The next step is to plant about 3,000 coffee plants of the new hybrid in the research station, before expanding the technology over the country, Vivas said.
However, it remains uncertain whether the newly improved varieties will help turn around Cuba's ailing coffee industry, which has fallen about 90 percent in recent years from its peak years in the 1960s.
The worst harvest in history registered in 2009 with just about 5,500 tons. The Cuban government had to spend 50 million U.S. dollars to import 18,000 tons of coffee to meet domestic demand.
"Coffee production is a strategic issue for Cuba," Deputy Agriculture Minister Ramon Frometa said at the First International Conference on Coffee and Cocoa in June.

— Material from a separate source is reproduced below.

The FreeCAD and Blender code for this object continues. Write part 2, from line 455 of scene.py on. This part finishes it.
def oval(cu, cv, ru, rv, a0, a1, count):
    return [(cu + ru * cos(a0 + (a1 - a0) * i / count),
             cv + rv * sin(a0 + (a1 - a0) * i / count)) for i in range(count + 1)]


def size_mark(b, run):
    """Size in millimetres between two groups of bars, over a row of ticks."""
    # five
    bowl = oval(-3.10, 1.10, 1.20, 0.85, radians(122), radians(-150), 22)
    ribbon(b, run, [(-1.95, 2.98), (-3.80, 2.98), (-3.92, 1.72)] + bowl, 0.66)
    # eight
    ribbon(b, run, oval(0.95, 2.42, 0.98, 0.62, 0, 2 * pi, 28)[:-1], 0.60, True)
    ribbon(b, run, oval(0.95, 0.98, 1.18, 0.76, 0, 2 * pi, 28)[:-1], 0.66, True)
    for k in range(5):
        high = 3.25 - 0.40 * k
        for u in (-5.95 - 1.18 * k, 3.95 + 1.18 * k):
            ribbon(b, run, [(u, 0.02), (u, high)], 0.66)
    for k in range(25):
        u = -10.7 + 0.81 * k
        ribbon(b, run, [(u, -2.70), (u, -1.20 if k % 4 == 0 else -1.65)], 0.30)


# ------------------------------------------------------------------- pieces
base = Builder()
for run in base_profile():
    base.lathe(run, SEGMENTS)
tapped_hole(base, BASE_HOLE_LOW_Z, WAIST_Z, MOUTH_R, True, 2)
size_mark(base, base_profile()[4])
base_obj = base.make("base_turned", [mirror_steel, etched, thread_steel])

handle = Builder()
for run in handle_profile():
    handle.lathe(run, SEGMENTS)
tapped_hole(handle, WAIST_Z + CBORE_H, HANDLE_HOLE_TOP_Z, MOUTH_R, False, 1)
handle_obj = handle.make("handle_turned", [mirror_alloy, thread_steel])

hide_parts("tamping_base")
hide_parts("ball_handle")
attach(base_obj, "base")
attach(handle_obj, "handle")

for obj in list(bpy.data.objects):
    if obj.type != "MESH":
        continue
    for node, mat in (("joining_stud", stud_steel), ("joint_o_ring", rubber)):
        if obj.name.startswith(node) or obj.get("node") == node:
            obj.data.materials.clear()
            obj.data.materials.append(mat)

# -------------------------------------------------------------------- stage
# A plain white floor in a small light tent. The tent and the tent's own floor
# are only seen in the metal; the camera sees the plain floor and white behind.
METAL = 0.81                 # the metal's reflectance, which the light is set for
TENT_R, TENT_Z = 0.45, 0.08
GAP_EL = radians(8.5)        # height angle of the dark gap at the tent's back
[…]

The main causes of the drop in coffee output include "the lack of funding and resources, and bad decisions and practices that discouraged planting," according to Agriculture Minister Gustavo Rodriguez Rollero.
The government has launched a development program to reverse the deficit, with the hope that coffee can become a major export product by 2015, Rodriguez said.
The strategy includes a new system of prices to pay coffee growers and a reorganization of plantations.
Authorities expect coffee output to reach 20,000 tons by 2015, and eventually between 28,000 and 30,000 tons per year.
Cuban leader Raul Castro has said the country cannot afford the luxury of spending nearly 50 million dollars on coffee imports.